Improving SAM for Camouflaged Object Detection via Dual Stream Adapters
Journal:
arXiv
Published Date:
Mar 8, 2025
Abstract
Segment anything model (SAM) has shown impressive general-purpose
segmentation performance on natural images, but its performance on camouflaged
object detection (COD) is unsatisfactory. In this paper, we propose SAM-COD
that performs camouflaged object detection for RGB-D inputs. While keeping the
SAM architecture intact, dual stream adapters are expanded on the image encoder
to learn potential complementary information from RGB images and depth images,
and fine-tune the mask decoder and its depth replica to perform dual-stream
mask prediction.

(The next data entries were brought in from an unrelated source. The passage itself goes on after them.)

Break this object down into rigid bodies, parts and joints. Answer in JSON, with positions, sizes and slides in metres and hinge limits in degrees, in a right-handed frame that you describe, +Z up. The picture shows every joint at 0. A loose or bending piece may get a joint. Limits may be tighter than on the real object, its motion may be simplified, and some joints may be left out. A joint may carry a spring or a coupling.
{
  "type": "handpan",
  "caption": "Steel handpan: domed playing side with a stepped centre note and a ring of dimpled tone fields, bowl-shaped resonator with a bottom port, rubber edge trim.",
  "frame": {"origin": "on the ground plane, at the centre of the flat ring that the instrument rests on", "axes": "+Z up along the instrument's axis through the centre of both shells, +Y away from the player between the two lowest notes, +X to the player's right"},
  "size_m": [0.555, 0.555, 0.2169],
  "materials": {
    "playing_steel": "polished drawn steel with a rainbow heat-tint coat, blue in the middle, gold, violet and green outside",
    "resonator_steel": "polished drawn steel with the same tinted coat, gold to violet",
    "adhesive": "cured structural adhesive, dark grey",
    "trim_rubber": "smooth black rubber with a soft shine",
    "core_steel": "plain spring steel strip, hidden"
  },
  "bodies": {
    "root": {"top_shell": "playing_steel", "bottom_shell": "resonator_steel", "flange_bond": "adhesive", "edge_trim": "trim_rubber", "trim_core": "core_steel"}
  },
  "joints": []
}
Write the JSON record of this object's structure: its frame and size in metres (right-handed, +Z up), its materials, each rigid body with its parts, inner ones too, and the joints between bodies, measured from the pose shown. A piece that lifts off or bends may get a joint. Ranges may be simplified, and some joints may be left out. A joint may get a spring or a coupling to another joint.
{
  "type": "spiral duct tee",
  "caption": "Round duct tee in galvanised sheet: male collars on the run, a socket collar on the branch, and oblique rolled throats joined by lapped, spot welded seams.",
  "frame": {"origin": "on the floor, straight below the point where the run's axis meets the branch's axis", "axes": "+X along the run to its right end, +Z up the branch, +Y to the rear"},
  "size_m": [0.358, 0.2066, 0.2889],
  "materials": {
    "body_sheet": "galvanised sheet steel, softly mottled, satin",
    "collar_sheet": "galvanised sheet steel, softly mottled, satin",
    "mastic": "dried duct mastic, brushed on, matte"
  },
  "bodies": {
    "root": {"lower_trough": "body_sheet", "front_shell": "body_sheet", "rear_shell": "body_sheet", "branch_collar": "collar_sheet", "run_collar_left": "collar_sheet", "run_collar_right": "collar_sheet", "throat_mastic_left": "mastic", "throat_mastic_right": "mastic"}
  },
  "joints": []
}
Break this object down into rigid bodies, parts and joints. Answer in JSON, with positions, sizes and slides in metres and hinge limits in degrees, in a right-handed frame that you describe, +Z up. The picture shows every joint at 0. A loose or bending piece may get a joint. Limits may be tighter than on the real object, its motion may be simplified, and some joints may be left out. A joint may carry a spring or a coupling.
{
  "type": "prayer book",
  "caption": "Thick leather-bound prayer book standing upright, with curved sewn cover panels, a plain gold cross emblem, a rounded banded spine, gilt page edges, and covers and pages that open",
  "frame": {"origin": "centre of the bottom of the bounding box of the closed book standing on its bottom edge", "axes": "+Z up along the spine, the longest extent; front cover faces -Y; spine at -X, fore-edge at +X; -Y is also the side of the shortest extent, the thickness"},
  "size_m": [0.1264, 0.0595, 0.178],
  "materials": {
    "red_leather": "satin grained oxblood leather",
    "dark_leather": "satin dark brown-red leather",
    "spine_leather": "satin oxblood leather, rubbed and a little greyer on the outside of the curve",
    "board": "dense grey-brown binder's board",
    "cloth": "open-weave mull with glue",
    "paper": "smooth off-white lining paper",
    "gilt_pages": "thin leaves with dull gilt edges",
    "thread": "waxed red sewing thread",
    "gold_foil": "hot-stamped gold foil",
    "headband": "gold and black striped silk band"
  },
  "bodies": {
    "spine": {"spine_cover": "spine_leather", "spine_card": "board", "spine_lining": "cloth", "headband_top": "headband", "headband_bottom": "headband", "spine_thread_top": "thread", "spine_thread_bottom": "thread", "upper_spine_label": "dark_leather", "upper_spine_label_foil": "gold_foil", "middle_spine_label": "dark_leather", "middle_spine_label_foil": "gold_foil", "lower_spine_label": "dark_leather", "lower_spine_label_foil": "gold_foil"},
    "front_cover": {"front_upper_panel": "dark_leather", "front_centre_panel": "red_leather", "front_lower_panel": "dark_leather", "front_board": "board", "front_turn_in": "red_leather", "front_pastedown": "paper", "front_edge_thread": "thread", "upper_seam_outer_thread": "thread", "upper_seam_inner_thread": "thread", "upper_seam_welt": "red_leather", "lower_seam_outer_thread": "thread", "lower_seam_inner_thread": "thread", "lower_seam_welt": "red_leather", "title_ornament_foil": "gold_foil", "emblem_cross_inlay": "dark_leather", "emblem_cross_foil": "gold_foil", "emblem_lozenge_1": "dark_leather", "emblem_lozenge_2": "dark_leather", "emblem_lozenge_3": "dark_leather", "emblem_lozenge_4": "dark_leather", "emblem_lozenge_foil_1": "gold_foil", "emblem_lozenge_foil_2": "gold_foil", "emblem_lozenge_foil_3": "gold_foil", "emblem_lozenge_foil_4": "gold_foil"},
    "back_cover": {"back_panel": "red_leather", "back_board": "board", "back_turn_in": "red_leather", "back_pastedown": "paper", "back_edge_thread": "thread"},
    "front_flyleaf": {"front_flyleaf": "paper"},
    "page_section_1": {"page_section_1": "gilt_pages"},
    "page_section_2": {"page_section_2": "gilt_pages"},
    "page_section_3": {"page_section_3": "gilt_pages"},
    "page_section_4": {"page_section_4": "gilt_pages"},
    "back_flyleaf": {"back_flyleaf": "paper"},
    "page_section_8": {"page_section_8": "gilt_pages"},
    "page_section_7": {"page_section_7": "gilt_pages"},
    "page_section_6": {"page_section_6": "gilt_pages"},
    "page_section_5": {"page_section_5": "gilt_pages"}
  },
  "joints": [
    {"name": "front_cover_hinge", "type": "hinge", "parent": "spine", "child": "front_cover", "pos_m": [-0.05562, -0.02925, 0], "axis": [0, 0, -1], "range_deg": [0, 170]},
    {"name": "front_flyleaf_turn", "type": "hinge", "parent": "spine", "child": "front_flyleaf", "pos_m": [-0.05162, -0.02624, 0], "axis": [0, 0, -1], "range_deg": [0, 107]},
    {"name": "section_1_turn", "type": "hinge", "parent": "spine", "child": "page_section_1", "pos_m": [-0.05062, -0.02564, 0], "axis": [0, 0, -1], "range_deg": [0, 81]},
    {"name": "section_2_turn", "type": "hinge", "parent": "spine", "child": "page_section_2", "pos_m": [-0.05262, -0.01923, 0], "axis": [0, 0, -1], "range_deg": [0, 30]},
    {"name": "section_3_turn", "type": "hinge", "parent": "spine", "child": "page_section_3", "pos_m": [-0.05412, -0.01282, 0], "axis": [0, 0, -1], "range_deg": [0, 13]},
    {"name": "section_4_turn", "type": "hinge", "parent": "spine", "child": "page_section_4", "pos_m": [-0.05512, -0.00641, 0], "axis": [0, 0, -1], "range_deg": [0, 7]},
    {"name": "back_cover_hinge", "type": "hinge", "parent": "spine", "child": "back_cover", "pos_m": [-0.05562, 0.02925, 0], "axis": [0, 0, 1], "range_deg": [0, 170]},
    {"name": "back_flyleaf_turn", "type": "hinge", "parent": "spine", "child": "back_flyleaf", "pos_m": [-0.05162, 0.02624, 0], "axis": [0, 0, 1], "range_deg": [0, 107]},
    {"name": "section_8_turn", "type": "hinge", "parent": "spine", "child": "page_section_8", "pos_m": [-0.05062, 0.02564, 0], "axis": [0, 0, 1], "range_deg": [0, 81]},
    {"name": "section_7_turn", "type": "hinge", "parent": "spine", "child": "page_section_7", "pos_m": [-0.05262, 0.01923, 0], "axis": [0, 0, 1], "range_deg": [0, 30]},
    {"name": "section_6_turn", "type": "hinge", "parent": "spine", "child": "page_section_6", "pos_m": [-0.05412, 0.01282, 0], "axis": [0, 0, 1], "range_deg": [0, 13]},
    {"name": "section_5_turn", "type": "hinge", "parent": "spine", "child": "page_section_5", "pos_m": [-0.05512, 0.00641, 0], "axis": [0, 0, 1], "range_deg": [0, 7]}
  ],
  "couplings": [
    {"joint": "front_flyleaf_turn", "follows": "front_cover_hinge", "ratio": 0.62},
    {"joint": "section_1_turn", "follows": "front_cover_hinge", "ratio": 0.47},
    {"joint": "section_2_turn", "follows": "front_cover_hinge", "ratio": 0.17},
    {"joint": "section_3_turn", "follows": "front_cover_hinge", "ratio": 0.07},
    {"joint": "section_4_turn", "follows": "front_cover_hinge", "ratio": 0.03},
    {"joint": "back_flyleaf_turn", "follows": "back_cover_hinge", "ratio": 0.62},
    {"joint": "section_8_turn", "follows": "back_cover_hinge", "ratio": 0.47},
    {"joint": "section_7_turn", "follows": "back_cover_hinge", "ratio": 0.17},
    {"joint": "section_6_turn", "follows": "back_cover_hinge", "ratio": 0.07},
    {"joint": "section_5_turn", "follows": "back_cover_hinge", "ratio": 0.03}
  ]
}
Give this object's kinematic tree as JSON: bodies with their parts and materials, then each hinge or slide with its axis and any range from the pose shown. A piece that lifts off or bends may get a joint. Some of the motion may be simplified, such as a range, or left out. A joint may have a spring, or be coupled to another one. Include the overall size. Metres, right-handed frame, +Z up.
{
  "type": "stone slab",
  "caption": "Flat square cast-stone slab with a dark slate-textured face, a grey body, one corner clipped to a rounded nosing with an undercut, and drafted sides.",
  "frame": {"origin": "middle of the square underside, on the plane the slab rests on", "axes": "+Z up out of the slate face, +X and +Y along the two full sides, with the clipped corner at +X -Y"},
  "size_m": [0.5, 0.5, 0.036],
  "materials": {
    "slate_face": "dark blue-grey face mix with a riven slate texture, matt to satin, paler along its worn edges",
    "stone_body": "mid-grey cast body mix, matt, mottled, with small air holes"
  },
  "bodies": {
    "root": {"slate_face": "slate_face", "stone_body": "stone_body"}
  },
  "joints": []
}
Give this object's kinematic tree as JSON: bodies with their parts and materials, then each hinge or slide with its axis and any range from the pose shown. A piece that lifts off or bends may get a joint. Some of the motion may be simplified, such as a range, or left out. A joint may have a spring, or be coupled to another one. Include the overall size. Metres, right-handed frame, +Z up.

In practice, the dual stream adapters are embedded into the
attention block of the image encoder in a parallel manner to facilitate the
refinement and correction of the two types of image embeddings. To mitigate
channel discrepancies arising from dual stream embeddings that do not directly
interact with each other, we augment the association of dual stream embeddings
using bidirectional knowledge distillation including a model distiller and a
modal distiller. In addition, to predict the masks for RGB and depth attention
maps, we hybridize the two types of image embeddings which are jointly learned
with the prompt embeddings to update the initial prompt, and then feed them
into the mask decoders to synchronize the consistency of image embeddings and
prompt embeddings. Experimental results on four COD benchmarks show that our
SAM-COD achieves excellent detection performance gains over SAM and achieves
state-of-the-art results with a given fine-tuning paradigm.